Troubleshooting guidance

Learn the basic format and elements of a troubleshooting topic, as well as other considerations.

Note: The format for RHAMC troubelshooting doc comes from feedback from developers and support focals.

Location and basic format

  • Troubleshooting files are located in the Troubleshooting folder.
  • For MCE, which is the Cluster lifeycle feature for RHACM, there is a separate Troubleshooting guide.
  • When placing the new file, writers need to know if the issue is for ACM (MCH operator with the MCE operator), or for MCE-only (cluster only, without MCH).
  • Create the files with the same format:
    • Title: Ensure the title is specific and concise.
    • Symptom: Explain what the user sees or experiences that indicates there is a problem.
    • Identifying the problem: Write how the user further completes a procedure to find the specific problem.
    • Resolving the problem: Write the user action to work around or resolve the issue.
    • Title the files in a similar format as all the other files.

Considerations

  • Identifying the problem is not needed if the symptom gives enough detail. It is needed if the user completes an action to find more about the problem.

    See the following examples:

    Example Symptom: Cluster with pending import status

    Your cluster is stuck in pending import status with no error.

    Example Identifying the problem: Cluster with pending import status

    Run the following command on the managed cluster to view the Kubernetes pods that have the issue:

    kubectl get pod -n open-cluster-management-agent | grep klusterlet-registration-agent

    Run the following command on the managed cluster to find the log entry for the error:

    kubectl logs <registration_agent_pod> -n open-cluster-management-agent

    Search the returned results for text that indicates there was a networking connectivity problem.
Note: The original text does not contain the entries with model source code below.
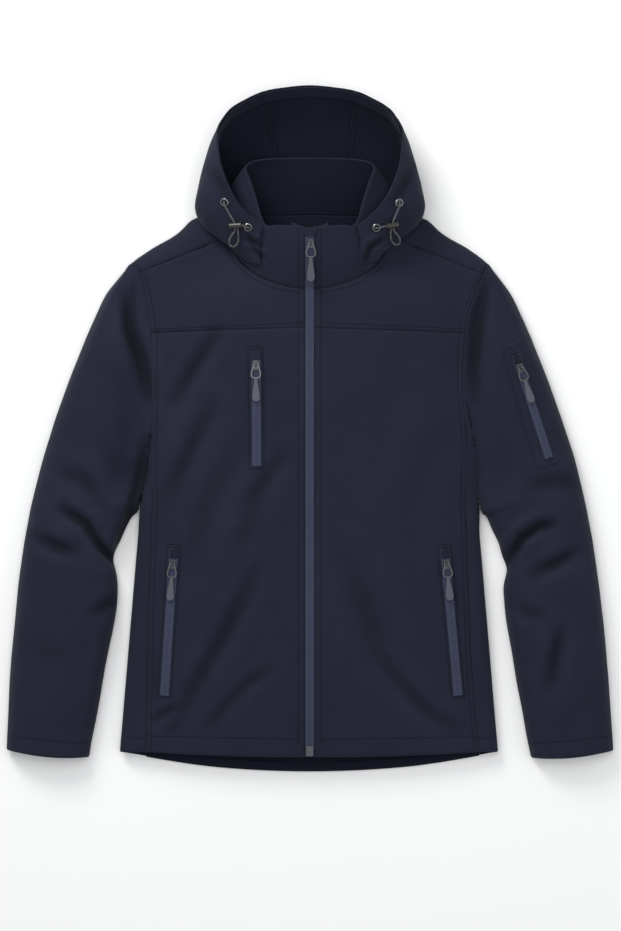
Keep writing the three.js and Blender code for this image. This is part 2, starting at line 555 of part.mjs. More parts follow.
function bodySide(skin, sideName) {
  const side = SIDES[sideName];
  const { sign } = side;
  const { front, back, columns } = armholePoints(side);
  const levels = bodyLevels(side);
  const place = (x, y) => vec(x, y, frontHeight(side, x, y));
  const zipEdge = ZIP_X + sign * ZIP_HALF;

  // Front, between zip and armhole or side seam
  const frontRows = levels.map((level, r) => {
    const outerX = r <= 4 ? front[6 + r].x : sign * lookUp(side.sideSeam, level.outer);
    const row = [];
    for (let c = 0; c <= FRONT_COLUMNS; c += 1) {
      const t = c / FRONT_COLUMNS;
      row.push(place(mix(zipEdge, outerX, t), mix(level.inner, level.outer, level.hem ? t * t : t)));
    }
    if (r <= 4) row[FRONT_COLUMNS] = front[6 + r];
    return row;
  });
  skin.grid(`front_${sideName}`, frontRows, sign > 0);

  // Yoke, between the yoke seam and the neck and shoulder seams
  const neck = NECK_FRONT.map(({ x, y }) => place(ZIP_X + sign * x, y));
  neck[neck.length - 1] = columns[0].top;
  const yokeTop = [...neck, ...columns.slice(1).map((column) => column.top)];
  const yokeRows = [frontRows[0]];
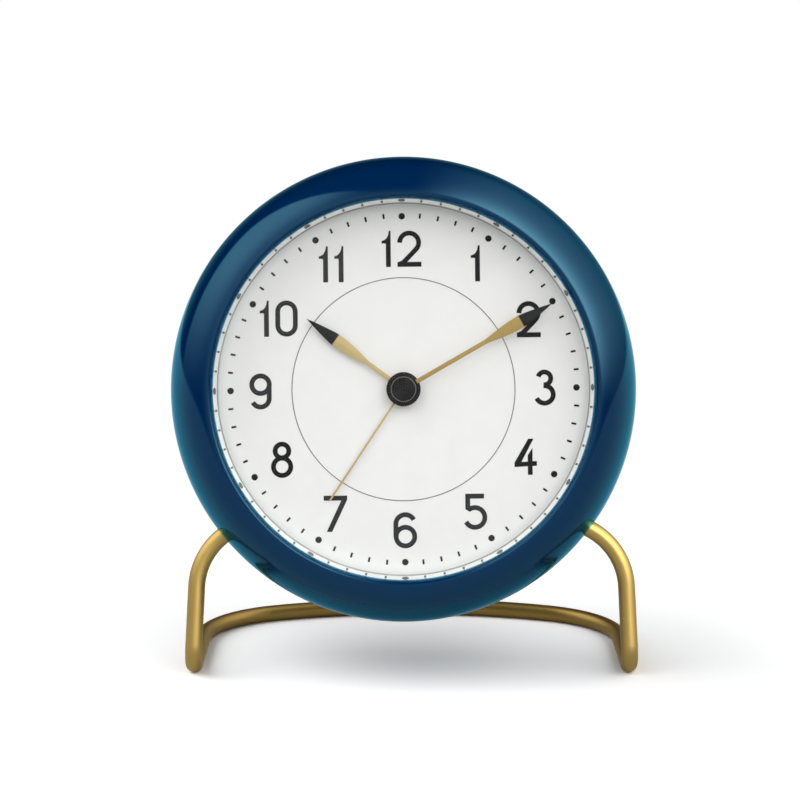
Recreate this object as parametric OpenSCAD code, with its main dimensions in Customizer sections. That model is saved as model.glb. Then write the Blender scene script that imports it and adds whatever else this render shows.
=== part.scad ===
// Table clock: a round moulded case with a quartz alarm movement, held by a bent tube stand.
// Origin: centre of the footprint on the table. +X is the viewer's right, -Y the viewer, +Z up.
// The clock's own pieces are drawn in the dial's frame: x right, y up the dial, z out to the viewer,
// with the dial's face at z = 0, and in_clock() leans them back and lifts them onto the stand.

/* [Case] */
// Outer diameter of the case at its widest circle
case_d = 110; // [100:1:120]
// Depth of the widest circle behind the dial
case_waist_depth = 15.4; // [14:0.1:17]
// Height of the case's crown in front of the dial
case_crown_height = 8.6; // [8:0.1:9.5]
// Radial width of the rounded ring outside its crown
case_crown_width = 10.4; // [9.5:0.1:10.6]
// Depth of the case's rear edge behind the dial
case_back_depth = 36; // [36:0.5:40]
// Radial width of the rounded shoulder behind the widest circle
case_shoulder_width = 16; // [15:0.5:17]
// Length of that shoulder from the widest circle, past the rear edge, to where it would close
case_shoulder_length = 22.2; // [21.5:0.1:26]
// Wall thickness of the case
case_wall = 2.4; // [2:0.1:2.6]
// Lean of the whole clock back from upright
case_lean = 9; // [6:0.5:10]
// Height of the dial's centre above the table
dial_height = 68.7; // [67:0.5:76]

/* [Stand] */
// Depth of the legs' plane behind the dial
leg_depth = 10; // [8:0.5:12]
// Diameter of the stand's tube
tube_d = 4; // [3.5:0.1:4.5]
// Distance of each foot from the stand's middle plane
stand_half_width = 51.5; // [50.5:0.1:53]
// Centreline radius of the bend at each foot
foot_bend_r = 5; // [4:0.5:7]
// Inward slant of the legs
leg_splay = 2.7; // [1.5:0.1:3]
// Height down the dial at which the legs start to bend in
leg_bend_drop = 46.5; // [45:0.5:47.5]
// Centreline radius of the bend at the top of each leg
leg_bend_r = 16.2; // [15:0.1:17.5]
// Angle that the top bend turns through
leg_bend_angle = 62; // [60:1:66]
// Straight length of tube inside each socket
socket_depth = 8; // [6:0.5:9]
// Distance from the leg's line on the table back to the rear of the stand
stand_reach = 61.2; // [56:0.2:68]
// Centreline radius of the two rear corners
rear_corner_r = 26.4; // [22:0.2:32]
// Centreline radius of the long rear arc
rear_arc_r = 93; // [80:1:120]
// Sideways seat of the stand in the case, as photographed
stand_seat_shift = 1.9; // [0:0.1:2.5]

/* [Dial] */
// Width of the case's rim round the opening
rim_width = 11.35; // [11:0.05:11.8]
// Width of the white ring's slope, from the opening in to its foot on the dial
ring_slope_width = 0.75; // [0.5:0.05:1.5]
// Thickness of the dial
dial_t = 0.6; // [0.5:0.1:0.8]
// Thickness of the printing, drawn as thin solids
print_t = 0.05; // [0.03:0.01:0.1]
// Turn of the dial in its seat, as photographed
dial_turn = 0.6; // [0:0.1:2]
// Height of the numerals
numeral_h = 8.35; // [7.5:0.05:9]
// Stroke of the numerals as a share of their height
numeral_stroke_share = 0.134; // [0.11:0.002:0.15]
// Distance of the numerals' centres in from the ring's foot
numeral_inset = 10.05; // [9.5:0.05:11]
// Distance of the hour dots in from the ring's foot
hour_dot_inset = 2.9; // [2.4:0.1:3.3]
// Diameter of an hour dot
hour_dot_d = 1.5; // [1:0.1:1.9]
// Distance of the minute ticks' middles in from the ring's foot
tick_inset = 2.7; // [2.3:0.1:3.2]
// Length of a minute tick
tick_length = 1.15; // [0.8:0.05:1.5]
// Width of a minute tick
tick_width = 0.46; // [0.3:0.02:0.6]
// Distance of the thin inner circle in from the ring's foot
inner_circle_inset = 17.1; // [16:0.1:19]
// Line width of the thin inner circle
inner_circle_line = 0.2; // [0.12:0.02:0.4]

/* [Hands] */
// Angle of the hour hand clockwise from 12
hour_angle = 306; // [0:1:359]
// Angle of the minute hand clockwise from 12
minute_angle = 60; // [0:1:359]
// Angle of the alarm hand clockwise from 12
alarm_angle = 213.5; // [0:0.5:359]
// Length of the hour hand
hour_hand_length = 27.7; // [25:0.1:29]
// Gap between the minute hand's point and the ring's foot
minute_tip_gap = 3.3; // [2:0.1:6]
// Length of the alarm hand
alarm_hand_length = 30.8; // [27:0.1:36]
// Widest part of the hour and minute hands
leaf_width = 2.9; // [2.2:0.1:3.4]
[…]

Example includes: no such host.

  • When you build a .adoc file, you do not have to repeat the title in the ID. You can keep the ID short.
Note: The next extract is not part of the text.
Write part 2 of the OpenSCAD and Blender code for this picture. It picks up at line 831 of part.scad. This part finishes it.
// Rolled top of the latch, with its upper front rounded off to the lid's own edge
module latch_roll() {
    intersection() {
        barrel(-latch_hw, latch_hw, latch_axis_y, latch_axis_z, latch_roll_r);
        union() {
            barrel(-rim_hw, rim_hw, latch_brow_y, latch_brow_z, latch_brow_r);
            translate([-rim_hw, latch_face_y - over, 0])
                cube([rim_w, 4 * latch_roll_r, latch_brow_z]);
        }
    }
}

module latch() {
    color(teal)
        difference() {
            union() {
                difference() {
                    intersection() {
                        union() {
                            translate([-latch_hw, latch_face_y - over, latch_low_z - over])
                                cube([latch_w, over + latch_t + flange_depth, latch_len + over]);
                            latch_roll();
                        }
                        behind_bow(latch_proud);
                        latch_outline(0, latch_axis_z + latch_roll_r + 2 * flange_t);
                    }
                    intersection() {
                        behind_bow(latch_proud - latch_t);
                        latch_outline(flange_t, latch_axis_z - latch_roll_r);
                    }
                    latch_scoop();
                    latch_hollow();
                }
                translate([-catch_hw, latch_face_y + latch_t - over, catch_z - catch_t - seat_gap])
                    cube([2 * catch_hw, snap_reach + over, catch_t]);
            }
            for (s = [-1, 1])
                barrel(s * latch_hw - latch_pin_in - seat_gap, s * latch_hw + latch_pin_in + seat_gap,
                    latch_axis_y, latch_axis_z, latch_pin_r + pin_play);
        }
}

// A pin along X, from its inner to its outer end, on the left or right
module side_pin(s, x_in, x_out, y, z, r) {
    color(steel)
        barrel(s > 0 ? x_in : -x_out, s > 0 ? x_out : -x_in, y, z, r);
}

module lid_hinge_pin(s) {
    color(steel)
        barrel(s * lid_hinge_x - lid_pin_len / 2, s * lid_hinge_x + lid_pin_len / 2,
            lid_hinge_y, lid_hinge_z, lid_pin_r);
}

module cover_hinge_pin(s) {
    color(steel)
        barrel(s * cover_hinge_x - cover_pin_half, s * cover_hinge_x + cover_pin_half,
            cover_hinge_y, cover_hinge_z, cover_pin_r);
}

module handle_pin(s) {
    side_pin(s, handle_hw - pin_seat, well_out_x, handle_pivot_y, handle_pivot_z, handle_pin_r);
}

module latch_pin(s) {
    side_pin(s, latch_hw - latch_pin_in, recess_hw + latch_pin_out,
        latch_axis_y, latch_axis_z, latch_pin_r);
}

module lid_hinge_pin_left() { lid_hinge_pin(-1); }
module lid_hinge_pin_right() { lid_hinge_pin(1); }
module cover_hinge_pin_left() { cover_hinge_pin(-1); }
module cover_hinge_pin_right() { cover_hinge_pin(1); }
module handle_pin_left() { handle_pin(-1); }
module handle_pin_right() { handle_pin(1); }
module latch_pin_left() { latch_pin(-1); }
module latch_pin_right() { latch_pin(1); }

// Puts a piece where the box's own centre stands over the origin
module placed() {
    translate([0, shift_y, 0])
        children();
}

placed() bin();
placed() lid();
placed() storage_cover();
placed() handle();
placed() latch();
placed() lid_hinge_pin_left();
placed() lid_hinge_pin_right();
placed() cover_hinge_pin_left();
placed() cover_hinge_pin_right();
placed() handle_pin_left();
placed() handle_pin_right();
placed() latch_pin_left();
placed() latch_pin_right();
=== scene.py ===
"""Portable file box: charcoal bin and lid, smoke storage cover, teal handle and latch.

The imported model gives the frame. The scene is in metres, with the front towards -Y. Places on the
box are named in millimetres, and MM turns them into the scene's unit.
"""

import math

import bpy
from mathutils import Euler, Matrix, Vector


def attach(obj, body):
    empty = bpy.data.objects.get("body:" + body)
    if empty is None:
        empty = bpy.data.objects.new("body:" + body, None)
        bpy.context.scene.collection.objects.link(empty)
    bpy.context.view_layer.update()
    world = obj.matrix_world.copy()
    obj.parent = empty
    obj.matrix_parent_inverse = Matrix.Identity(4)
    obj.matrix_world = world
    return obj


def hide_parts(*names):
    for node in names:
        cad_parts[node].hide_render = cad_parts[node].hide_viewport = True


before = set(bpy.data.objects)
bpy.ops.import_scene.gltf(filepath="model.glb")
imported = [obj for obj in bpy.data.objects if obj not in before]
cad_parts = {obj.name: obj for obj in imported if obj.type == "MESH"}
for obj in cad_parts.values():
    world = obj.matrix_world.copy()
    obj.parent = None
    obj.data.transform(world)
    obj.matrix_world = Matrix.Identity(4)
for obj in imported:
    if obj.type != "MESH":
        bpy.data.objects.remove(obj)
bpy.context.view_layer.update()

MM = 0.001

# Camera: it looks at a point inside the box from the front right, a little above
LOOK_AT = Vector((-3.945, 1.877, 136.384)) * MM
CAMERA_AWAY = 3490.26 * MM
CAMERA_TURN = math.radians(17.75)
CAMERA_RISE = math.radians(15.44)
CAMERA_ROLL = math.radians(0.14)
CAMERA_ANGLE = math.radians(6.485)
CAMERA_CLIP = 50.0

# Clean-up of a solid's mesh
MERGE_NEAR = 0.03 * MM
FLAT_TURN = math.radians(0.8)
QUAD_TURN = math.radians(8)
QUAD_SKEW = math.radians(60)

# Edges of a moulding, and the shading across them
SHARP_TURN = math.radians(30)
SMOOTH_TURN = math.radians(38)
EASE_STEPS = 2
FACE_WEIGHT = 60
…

    [#trouble-grafana-timeout] = Troubleshooting Grafana explorer gateway timeout

  • You should have a verification step from the tech leads that tells the user how to check for success.
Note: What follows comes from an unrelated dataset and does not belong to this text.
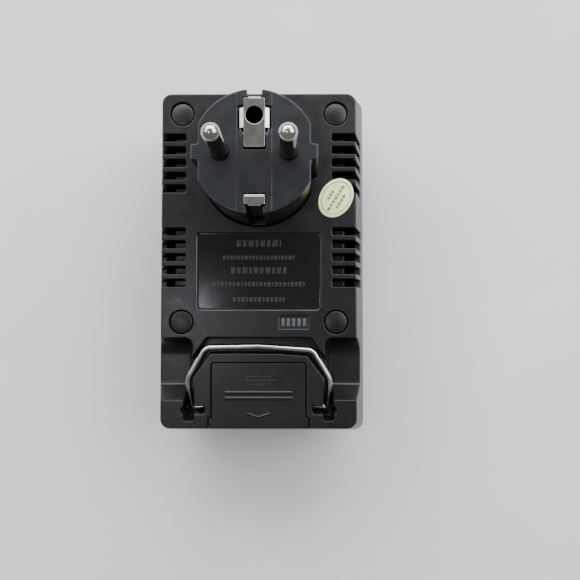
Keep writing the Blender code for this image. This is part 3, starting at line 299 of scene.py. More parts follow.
# ---- procedural materials
class Look:
    """A node material under construction: a Principled shader fed by noise in object space."""

    def __init__(self, name, metallic=0.0, ior=1.5, coat=0.0, coat_roughness=0.1, transmission=0.0):
        self.material = bpy.data.materials.new(name + "_look")
        self.material.use_nodes = True
        self.nodes = self.material.node_tree.nodes
        self.links = self.material.node_tree.links
        self.shader = self.nodes["Principled BSDF"]
        for socket, value in (("Metallic", metallic), ("IOR", ior), ("Coat Weight", coat),
                              ("Coat Roughness", coat_roughness), ("Transmission Weight", transmission)):
            self.shader.inputs[socket].default_value = value
        self.place = self.nodes.new("ShaderNodeTexCoord").outputs["Object"]
        self.height = None

    def node(self, kind, sockets, **settings):
        """A new node; each of its sockets is given a value, or another node's output."""
        node = self.nodes.new("ShaderNode" + kind)
        for key, value in settings.items():
            setattr(node, key, value)
        for key, value in sockets.items():
            if isinstance(value, bpy.types.NodeSocket):
                self.links.new(value, node.inputs[key])
            else:
                node.inputs[key].default_value = value
        return node

    def stretched(self, scale):
        return self.node("Mapping", {"Vector": self.place, "Scale": scale}).outputs["Vector"]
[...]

  • If you do not, don’t assume the result. For example, don’t write: The import issue is resolved.

    Example of a verification step:

    Refresh the Grafana page and try to query the metrics again.

  • It is understood that if this doesn’t work, users should contact support or check for other problems.

  • We do not link to these files in the main documentation. Sometimes we will be asked and the response is usually that if so many customers need this, the procedure should change rather than interrupting the user with a fix or scenario.

  • There is an option to put them in related links at the bottom, but keep in mind when we do that, we have to maintain that link and remove it when the scenario is no longer valid.